Given information:
##########

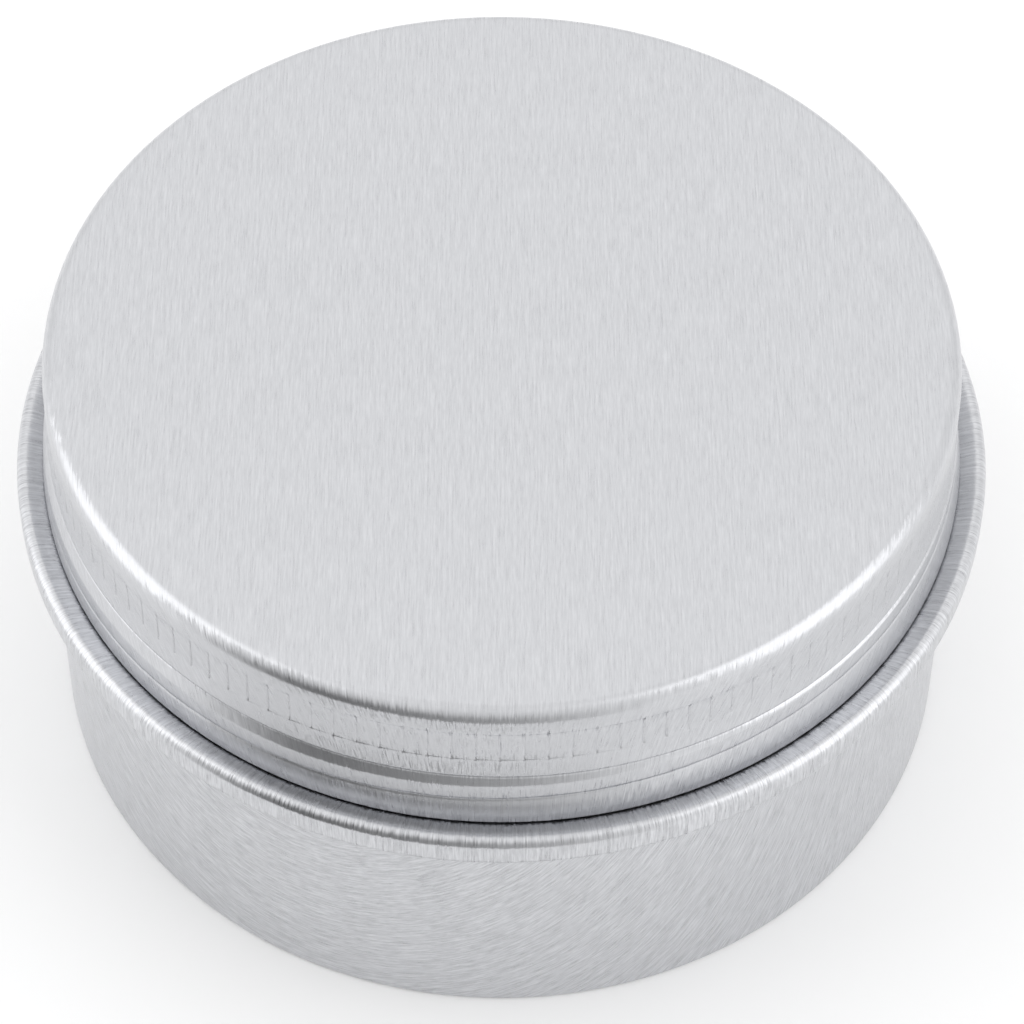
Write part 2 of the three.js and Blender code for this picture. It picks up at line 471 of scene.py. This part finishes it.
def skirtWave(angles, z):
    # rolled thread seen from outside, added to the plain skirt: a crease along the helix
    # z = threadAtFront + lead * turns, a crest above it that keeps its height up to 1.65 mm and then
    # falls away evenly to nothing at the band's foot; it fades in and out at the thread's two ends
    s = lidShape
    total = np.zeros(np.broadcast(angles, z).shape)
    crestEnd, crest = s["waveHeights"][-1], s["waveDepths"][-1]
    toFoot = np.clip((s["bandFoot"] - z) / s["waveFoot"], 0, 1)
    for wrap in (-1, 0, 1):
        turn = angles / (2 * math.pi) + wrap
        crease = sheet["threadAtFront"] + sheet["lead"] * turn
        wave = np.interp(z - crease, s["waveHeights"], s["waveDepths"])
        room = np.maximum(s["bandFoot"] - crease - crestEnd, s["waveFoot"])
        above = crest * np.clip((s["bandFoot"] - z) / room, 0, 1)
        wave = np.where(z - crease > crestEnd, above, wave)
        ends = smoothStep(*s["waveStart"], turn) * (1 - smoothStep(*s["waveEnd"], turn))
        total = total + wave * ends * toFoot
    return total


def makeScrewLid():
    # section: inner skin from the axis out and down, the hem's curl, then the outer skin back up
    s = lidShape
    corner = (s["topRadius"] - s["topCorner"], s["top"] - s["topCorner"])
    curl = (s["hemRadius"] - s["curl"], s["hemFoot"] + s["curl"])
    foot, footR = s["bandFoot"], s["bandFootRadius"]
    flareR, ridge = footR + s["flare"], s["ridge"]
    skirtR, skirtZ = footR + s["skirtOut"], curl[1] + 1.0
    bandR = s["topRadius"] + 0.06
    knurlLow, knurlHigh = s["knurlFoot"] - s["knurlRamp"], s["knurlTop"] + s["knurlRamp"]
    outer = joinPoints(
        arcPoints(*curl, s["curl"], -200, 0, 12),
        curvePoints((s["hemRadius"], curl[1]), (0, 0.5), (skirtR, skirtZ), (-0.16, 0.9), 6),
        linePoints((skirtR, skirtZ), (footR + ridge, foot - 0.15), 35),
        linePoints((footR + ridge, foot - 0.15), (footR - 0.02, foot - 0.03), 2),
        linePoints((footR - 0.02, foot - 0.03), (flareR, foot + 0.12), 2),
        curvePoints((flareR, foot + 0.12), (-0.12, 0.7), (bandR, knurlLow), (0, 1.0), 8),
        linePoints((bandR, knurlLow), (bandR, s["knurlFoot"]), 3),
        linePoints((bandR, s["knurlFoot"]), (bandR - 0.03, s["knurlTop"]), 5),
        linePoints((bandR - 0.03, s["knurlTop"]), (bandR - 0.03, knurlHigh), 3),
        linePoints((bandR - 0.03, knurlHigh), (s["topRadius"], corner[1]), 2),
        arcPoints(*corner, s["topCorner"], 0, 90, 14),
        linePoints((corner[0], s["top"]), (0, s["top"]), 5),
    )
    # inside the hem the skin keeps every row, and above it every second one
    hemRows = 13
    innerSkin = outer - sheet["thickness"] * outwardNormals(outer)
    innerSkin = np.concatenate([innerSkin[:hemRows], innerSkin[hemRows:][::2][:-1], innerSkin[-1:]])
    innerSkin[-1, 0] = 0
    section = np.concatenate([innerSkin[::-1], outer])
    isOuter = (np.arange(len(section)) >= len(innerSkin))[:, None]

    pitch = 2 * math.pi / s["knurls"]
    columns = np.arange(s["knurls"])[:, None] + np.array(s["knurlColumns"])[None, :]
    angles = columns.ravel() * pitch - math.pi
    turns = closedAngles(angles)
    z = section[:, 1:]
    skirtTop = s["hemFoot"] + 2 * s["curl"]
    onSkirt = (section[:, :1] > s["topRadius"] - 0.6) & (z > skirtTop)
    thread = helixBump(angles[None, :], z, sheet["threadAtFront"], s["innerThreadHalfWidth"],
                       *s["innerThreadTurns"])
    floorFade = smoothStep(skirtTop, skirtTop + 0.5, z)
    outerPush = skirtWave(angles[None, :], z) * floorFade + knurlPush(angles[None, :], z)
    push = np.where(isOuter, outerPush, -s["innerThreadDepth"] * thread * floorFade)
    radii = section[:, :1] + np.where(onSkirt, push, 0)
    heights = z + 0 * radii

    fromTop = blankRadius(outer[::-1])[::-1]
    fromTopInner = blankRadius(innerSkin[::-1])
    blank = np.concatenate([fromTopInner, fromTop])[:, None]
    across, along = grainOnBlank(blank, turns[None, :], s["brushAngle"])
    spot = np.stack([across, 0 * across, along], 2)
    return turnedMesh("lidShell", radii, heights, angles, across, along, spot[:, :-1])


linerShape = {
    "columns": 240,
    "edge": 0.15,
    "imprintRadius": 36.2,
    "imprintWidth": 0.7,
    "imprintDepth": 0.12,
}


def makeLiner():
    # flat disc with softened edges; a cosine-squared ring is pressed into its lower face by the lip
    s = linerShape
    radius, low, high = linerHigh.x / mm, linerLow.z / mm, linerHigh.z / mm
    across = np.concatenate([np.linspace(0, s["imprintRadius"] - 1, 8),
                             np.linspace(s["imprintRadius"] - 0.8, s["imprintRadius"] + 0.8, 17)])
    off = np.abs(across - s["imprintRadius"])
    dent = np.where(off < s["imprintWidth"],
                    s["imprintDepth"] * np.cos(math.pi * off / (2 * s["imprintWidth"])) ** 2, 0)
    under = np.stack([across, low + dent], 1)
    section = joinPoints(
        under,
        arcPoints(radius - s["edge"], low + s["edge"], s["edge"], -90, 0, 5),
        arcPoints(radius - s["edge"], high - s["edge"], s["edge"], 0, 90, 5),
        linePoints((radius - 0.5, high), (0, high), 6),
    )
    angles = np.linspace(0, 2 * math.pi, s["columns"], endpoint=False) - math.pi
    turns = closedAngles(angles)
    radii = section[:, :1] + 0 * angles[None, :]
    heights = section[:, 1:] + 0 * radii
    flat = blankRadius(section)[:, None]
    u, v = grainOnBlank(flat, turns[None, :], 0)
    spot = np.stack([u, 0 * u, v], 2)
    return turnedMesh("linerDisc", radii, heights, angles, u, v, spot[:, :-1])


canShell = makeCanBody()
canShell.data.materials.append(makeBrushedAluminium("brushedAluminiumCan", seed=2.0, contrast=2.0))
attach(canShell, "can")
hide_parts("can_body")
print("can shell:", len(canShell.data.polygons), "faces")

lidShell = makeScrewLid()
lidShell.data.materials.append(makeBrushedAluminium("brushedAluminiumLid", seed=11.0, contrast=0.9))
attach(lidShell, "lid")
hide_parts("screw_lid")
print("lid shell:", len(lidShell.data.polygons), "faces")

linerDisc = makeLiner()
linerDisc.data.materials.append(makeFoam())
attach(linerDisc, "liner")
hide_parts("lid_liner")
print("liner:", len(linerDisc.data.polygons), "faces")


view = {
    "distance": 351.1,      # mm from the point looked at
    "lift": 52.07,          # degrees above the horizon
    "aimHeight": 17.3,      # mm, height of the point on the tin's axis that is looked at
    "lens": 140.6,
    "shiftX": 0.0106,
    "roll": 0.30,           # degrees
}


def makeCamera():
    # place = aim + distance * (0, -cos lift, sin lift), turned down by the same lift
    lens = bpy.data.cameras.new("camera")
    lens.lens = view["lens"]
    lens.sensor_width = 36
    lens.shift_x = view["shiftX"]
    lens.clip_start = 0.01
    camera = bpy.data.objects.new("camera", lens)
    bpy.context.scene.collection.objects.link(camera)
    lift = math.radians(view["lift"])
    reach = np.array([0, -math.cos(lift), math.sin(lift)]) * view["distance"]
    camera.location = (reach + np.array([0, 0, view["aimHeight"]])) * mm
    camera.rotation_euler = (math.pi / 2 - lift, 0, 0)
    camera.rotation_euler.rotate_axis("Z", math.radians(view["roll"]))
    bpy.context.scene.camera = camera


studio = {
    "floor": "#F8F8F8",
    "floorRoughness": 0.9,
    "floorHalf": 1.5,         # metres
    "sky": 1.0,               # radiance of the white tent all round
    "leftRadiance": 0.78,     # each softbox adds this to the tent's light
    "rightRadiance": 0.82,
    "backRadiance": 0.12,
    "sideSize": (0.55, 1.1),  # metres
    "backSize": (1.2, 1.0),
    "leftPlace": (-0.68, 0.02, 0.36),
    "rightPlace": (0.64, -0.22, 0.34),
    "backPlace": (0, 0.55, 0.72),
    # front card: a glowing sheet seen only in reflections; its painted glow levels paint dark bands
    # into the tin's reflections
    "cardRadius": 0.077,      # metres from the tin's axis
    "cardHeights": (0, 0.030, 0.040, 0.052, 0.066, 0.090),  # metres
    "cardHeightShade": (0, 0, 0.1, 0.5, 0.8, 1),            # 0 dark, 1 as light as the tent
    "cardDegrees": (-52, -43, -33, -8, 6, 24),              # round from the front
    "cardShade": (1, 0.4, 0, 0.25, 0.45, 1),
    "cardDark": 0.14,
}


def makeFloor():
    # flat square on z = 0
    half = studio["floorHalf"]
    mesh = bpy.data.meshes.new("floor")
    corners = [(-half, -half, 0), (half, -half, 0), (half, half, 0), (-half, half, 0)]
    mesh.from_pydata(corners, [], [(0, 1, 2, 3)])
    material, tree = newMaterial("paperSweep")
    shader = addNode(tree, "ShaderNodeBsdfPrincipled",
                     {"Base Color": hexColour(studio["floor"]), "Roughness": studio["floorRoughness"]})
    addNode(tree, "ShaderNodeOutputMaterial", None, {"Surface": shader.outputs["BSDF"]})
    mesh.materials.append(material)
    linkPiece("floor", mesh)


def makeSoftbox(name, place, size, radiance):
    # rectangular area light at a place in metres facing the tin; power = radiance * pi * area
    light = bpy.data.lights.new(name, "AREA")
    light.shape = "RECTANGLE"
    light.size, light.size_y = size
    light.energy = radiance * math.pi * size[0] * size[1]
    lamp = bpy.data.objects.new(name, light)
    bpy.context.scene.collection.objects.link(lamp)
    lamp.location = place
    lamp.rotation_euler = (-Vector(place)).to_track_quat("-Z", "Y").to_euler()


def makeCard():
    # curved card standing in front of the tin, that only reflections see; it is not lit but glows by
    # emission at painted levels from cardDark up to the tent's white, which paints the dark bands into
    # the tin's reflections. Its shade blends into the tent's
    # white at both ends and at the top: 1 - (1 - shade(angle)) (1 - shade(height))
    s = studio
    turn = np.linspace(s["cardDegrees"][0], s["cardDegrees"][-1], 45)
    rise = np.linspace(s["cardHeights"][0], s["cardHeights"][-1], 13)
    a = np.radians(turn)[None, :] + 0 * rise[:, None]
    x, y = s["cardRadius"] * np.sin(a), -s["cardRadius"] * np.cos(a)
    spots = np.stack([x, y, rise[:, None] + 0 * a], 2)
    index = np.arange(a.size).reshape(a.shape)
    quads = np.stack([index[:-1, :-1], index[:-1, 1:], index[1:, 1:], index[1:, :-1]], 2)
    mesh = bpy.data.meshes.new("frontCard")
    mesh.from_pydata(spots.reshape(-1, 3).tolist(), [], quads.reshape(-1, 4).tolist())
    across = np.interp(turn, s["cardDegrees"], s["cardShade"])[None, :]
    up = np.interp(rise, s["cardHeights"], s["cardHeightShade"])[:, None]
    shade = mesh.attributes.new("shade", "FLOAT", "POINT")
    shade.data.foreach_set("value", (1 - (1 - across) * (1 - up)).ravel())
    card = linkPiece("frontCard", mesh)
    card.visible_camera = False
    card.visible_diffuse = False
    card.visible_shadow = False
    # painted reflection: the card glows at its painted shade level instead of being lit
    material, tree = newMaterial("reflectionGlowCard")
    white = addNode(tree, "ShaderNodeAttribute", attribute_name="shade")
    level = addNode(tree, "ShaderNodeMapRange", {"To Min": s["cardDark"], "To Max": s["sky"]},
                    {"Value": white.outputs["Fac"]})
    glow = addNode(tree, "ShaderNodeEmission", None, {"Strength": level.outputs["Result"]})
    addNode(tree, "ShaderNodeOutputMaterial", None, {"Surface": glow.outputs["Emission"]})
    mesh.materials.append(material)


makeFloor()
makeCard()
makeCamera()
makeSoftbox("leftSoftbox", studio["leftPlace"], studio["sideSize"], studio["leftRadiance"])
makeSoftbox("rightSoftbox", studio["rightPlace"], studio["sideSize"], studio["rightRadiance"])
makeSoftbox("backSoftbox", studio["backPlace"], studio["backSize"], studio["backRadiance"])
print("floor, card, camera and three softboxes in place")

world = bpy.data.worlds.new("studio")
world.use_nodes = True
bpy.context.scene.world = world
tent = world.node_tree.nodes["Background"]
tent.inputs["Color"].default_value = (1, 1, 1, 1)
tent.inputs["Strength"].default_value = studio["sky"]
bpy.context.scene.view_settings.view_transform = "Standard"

##########

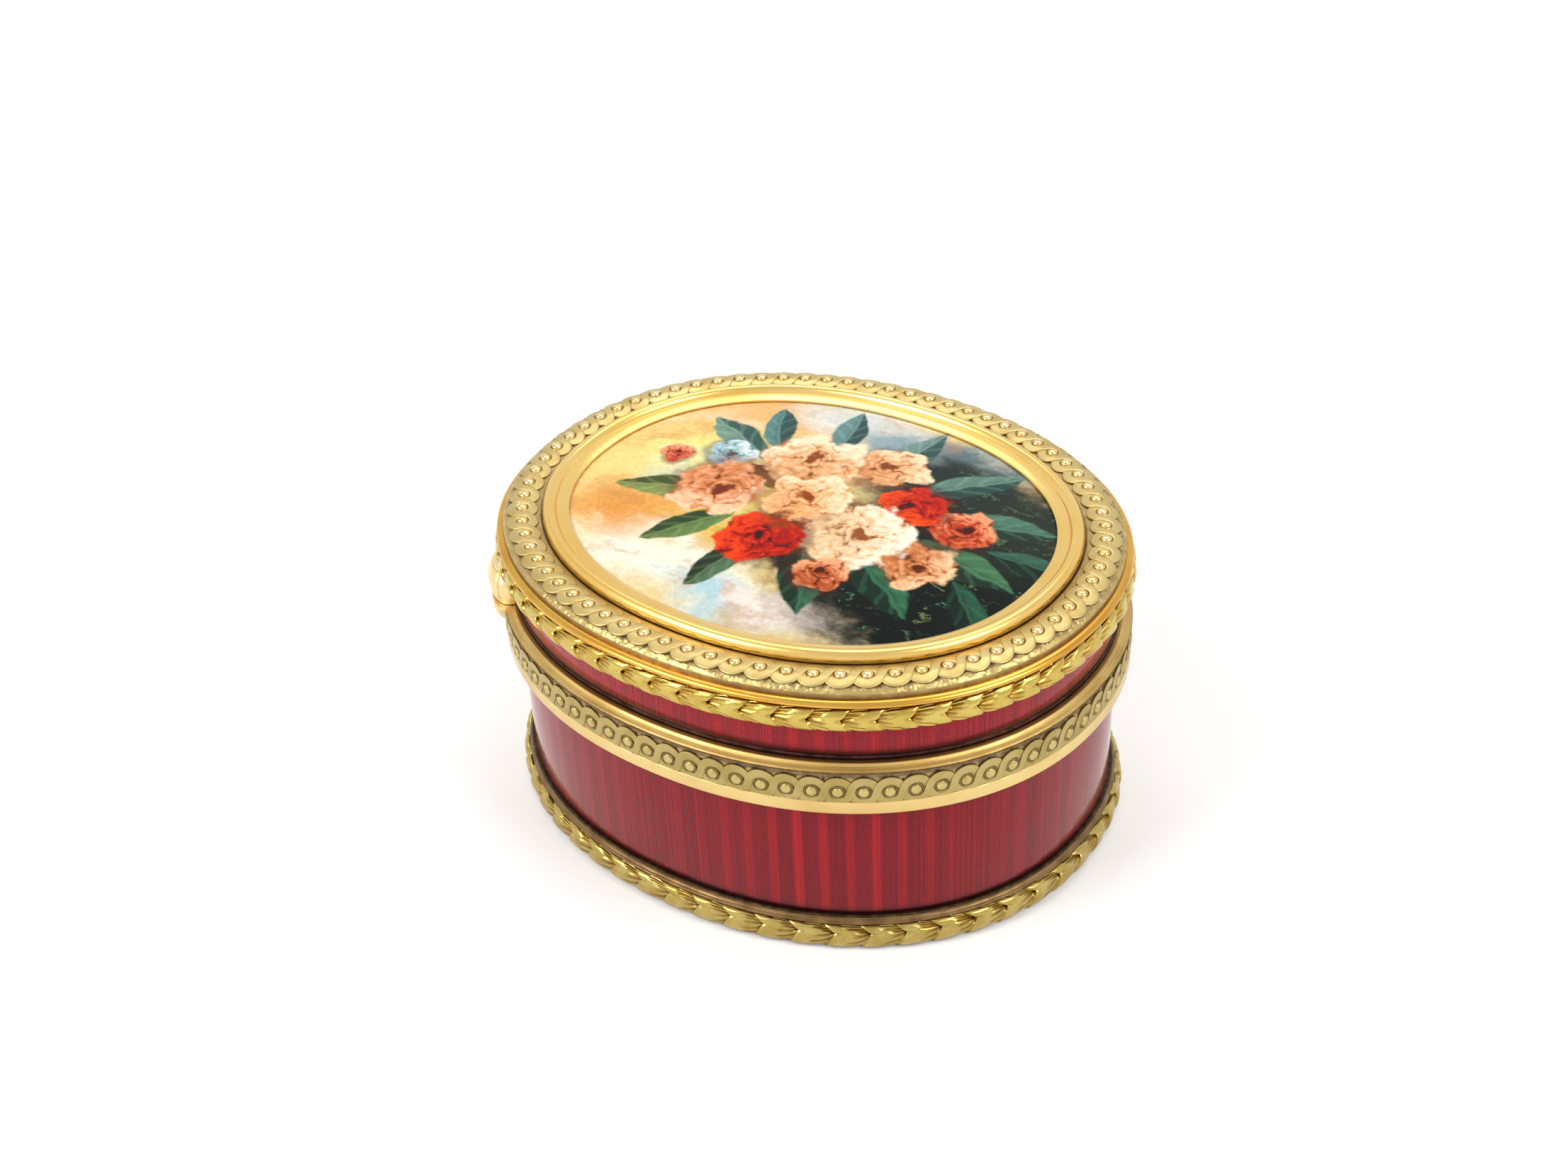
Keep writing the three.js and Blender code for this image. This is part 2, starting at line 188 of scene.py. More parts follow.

##########

What the task asks: Return each line where "linerDisc" shows up.

Full answer:
    return turnedMesh("linerDisc", radii, heights, angles, u, v, spot[:, :-1])
linerDisc = makeLiner()
linerDisc.data.materials.append(makeFoam())
attach(linerDisc, "liner")
print("liner:", len(linerDisc.data.polygons), "faces")